There are echoes of John Boorman’s Hope and Glory (1987) with children playing in the bombed out houses and of Bill Sykes and Fagan in Charles Dicken’s Oliver Twist as George is recruited by criminals, and even Joe Wright’s Darkest Hour (2017) in a 21st century take on the war in which some of the 1940s society’s rough edges are smoothed over for today’s audiences. London was set ablaze by the Luftwaffe leaving some 43,000 civilians dead and many more injured. Bristol Coventry, Liverpool, Birmingham, Southampton and Portsmouth were all hit along with a long list of cities from Belfast to Cardiff. And Bath too was hit in what became known as the Baedeker Raids which left more than 400 residents dead and 1,000 or so badly injured. Twerton, Queen’s Square and Stall Street all took huge hits with buildings across the city flattened.
Blitz captures the terror of the indiscriminate carpet bombing from the opening titles as firefighters struggle to contain the fires, while civilians desperate to escape demand to be allowed to take refuge in the London Underground. It has a strong working-class edge to it as female munition workers vocalise their frustrations with officialdom over their safety. And rather than the forces’ sweetheart Rita is the workers’ darling as she sings live into the BBC microphone bringing production to a halt.
To give the story an added dimension George has a black father who is apparently banished confusingly by prejudiced policemen back to Grenada.
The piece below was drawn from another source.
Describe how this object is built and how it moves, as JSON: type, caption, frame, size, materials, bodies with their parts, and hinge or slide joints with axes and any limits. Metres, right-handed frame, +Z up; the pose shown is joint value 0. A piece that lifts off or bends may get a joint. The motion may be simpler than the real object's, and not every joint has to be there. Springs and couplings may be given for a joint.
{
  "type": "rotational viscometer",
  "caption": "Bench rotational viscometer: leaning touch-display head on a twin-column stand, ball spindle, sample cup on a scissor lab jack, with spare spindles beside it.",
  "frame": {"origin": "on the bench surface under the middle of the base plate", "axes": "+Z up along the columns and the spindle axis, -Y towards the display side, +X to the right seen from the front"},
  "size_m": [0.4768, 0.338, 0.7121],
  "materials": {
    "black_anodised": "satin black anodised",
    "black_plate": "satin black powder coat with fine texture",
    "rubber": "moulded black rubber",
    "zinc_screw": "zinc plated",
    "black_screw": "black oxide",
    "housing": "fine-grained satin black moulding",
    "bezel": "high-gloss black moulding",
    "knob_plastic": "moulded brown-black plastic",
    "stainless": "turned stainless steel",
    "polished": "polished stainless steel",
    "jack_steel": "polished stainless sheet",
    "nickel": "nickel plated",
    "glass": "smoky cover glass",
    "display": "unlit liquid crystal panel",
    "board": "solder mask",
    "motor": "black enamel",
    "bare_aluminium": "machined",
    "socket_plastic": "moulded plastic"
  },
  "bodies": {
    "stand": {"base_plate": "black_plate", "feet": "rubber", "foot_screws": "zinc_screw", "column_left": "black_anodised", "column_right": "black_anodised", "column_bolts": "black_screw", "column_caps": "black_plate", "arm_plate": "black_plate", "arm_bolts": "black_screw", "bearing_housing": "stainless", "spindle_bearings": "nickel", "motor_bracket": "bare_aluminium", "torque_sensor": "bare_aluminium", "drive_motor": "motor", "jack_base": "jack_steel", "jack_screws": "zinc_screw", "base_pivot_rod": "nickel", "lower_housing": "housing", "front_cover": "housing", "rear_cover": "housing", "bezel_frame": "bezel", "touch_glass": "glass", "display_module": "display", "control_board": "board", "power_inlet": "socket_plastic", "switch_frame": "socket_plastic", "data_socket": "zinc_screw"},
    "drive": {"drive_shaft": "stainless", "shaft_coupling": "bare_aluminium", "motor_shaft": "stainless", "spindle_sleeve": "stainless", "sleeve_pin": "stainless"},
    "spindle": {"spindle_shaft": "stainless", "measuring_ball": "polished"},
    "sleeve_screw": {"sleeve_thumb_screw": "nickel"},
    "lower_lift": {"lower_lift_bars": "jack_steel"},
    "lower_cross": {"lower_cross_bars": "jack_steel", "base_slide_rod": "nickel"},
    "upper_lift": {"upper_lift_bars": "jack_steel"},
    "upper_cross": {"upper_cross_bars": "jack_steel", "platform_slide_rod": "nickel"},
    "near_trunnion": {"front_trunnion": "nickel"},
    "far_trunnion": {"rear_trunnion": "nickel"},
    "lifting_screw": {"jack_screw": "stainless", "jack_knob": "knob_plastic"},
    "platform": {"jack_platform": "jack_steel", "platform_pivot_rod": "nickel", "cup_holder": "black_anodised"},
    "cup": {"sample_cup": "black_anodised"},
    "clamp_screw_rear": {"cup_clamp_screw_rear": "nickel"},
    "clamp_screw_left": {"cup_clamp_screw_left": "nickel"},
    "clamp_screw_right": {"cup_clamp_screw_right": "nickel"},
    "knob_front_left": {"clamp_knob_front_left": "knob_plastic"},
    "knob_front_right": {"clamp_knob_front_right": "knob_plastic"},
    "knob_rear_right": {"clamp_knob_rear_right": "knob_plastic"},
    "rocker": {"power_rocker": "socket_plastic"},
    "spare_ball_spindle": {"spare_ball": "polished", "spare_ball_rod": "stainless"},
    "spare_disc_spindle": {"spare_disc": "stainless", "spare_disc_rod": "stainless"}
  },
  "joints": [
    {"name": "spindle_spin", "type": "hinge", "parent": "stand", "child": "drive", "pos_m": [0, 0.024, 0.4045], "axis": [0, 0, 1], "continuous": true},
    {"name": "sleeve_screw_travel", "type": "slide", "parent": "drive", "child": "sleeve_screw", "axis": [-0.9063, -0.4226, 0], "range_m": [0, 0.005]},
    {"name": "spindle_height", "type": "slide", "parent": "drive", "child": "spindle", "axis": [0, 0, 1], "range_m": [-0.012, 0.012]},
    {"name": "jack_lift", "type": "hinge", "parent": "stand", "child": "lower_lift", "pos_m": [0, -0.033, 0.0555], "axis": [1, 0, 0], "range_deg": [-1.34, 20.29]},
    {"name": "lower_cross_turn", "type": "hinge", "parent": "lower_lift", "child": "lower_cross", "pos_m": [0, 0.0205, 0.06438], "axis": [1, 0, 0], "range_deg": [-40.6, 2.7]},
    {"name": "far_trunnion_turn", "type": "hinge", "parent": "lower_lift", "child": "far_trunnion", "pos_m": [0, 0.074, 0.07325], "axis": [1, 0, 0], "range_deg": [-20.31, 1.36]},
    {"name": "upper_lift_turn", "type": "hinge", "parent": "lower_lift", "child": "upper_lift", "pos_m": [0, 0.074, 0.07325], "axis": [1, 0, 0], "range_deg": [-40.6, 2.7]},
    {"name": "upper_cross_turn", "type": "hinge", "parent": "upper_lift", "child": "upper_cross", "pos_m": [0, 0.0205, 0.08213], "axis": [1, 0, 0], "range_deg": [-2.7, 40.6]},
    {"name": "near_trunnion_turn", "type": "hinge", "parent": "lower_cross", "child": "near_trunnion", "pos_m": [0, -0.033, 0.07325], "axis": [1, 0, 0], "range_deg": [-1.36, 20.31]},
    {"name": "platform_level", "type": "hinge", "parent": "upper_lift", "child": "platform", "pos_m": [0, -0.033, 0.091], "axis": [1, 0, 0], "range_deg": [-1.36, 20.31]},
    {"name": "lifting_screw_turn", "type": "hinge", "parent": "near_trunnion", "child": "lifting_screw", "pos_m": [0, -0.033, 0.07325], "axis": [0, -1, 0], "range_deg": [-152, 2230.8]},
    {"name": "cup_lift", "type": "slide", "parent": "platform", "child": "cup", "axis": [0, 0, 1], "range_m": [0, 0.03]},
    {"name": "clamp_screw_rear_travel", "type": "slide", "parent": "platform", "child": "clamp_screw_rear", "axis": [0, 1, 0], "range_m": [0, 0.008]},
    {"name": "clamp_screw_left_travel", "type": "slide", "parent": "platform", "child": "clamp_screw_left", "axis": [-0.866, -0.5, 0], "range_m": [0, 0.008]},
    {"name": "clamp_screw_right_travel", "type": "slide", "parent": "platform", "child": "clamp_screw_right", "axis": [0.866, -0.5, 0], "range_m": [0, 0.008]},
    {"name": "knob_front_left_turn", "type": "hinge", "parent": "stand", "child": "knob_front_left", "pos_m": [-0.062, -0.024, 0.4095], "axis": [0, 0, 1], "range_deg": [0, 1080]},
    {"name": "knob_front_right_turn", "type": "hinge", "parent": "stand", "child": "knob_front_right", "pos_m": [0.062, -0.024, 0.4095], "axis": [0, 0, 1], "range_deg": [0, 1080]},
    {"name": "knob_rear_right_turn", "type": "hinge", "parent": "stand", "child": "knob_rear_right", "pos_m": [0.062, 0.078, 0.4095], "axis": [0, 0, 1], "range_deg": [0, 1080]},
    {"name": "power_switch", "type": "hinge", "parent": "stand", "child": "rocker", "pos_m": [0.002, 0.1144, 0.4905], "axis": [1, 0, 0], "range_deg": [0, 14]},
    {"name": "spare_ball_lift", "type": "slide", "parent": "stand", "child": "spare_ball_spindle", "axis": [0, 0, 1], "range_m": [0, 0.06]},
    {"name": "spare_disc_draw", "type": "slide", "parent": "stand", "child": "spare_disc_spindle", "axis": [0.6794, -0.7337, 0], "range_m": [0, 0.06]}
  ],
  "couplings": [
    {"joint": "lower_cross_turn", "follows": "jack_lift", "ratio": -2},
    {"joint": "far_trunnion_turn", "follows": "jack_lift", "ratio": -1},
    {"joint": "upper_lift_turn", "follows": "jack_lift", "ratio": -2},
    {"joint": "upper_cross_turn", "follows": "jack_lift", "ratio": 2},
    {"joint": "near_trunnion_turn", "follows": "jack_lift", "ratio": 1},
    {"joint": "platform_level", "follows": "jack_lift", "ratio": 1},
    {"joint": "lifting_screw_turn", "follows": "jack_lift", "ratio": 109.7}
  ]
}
It leaves George and his white mum subject to the casual racism – something that’s still a problem today. Fans of steam will enjoy the lengthy railway sequences while fans of swing will tap their feet to the band led by Snakehips Johnson (Devon McKenzie-Smith) in the Café de Paris nightclub sequence – before the inevitable happens.
Paul Weller – he of The Jam – is a kindly grandfather to George with a great head of hair and an alarming number of wrinkles – but the ex New Wave guitarist has the right accent for Stepney. And accents are a little bit patchy with some cockney vowels while in general they are smoothed out – the cast of Eastenders do better when it comes to the vocal cords of the East End. Elliott Heffernan as surly George has his work cut out running from various dangers in short trousers but cuts a sympathetic figure as we all hope he’ll find his way out of the flooded underground. At least amongst the gloom he finds help from fellow runaways and a kindly Nigerian ARP warden Ife (Benjamin Clémentine). While Saoirse Ronaan as Rita cuts a glamourous and courageous woman battling racism, bureaucracy and the police as she shines out in the grubby backdrops of browns and greys with her golden hair and determined expression – and appears to be on the brink of a new relationship when a kindly fireman (Harris Dickinson) who saves her from a falling building. All the characters are well defined without any contradictions apart possibly from George who is rude to his mum when he’s evacuated but inwardly loves her – which is the central theme of the film. As a movie as a whole despite the explosions and menace of violent thugs, with a child at the centre of the narrative there’s a sense we’re in safe hands with director Steve McQueen. There’s a feeling that all will be well eventually and things can be put right with a nice cup of tea in a war torn world that left so much death and misery to many – including in Bath.
Harry Mottram
I watched the film at Bath’s Little Theatre one afternoon in November with a number of equally senior citizens. With a long list of snacks, hot and cold drinks at sensible prices and in my case a plastic tumbler of white wine, it’s a very convivial experience. The movie may have been four stars but the cinema I’d give top billing with five stars.
For more on the Little Theatre Picture House Bath visit https://www.picturehouses.com/cinema/little-theatre-cinema
For a trailer of Blitz see https://www.youtube.com/watch?v=iZwykQK9aZo
PS: On a personal note, my parents lived through the Blitz in its various forms. Mother initially was evacuated to Norfolk but like George return home to London after a while and famously climbed a ladder to try to deal with an incendiary bomb on her parent’s roof. My father was in the Home Guard and manned an anti-aircraft gun in Baldwin Street in Bristol and saw the mass destruction and death that the Luftwaffe dished out to the people of the city.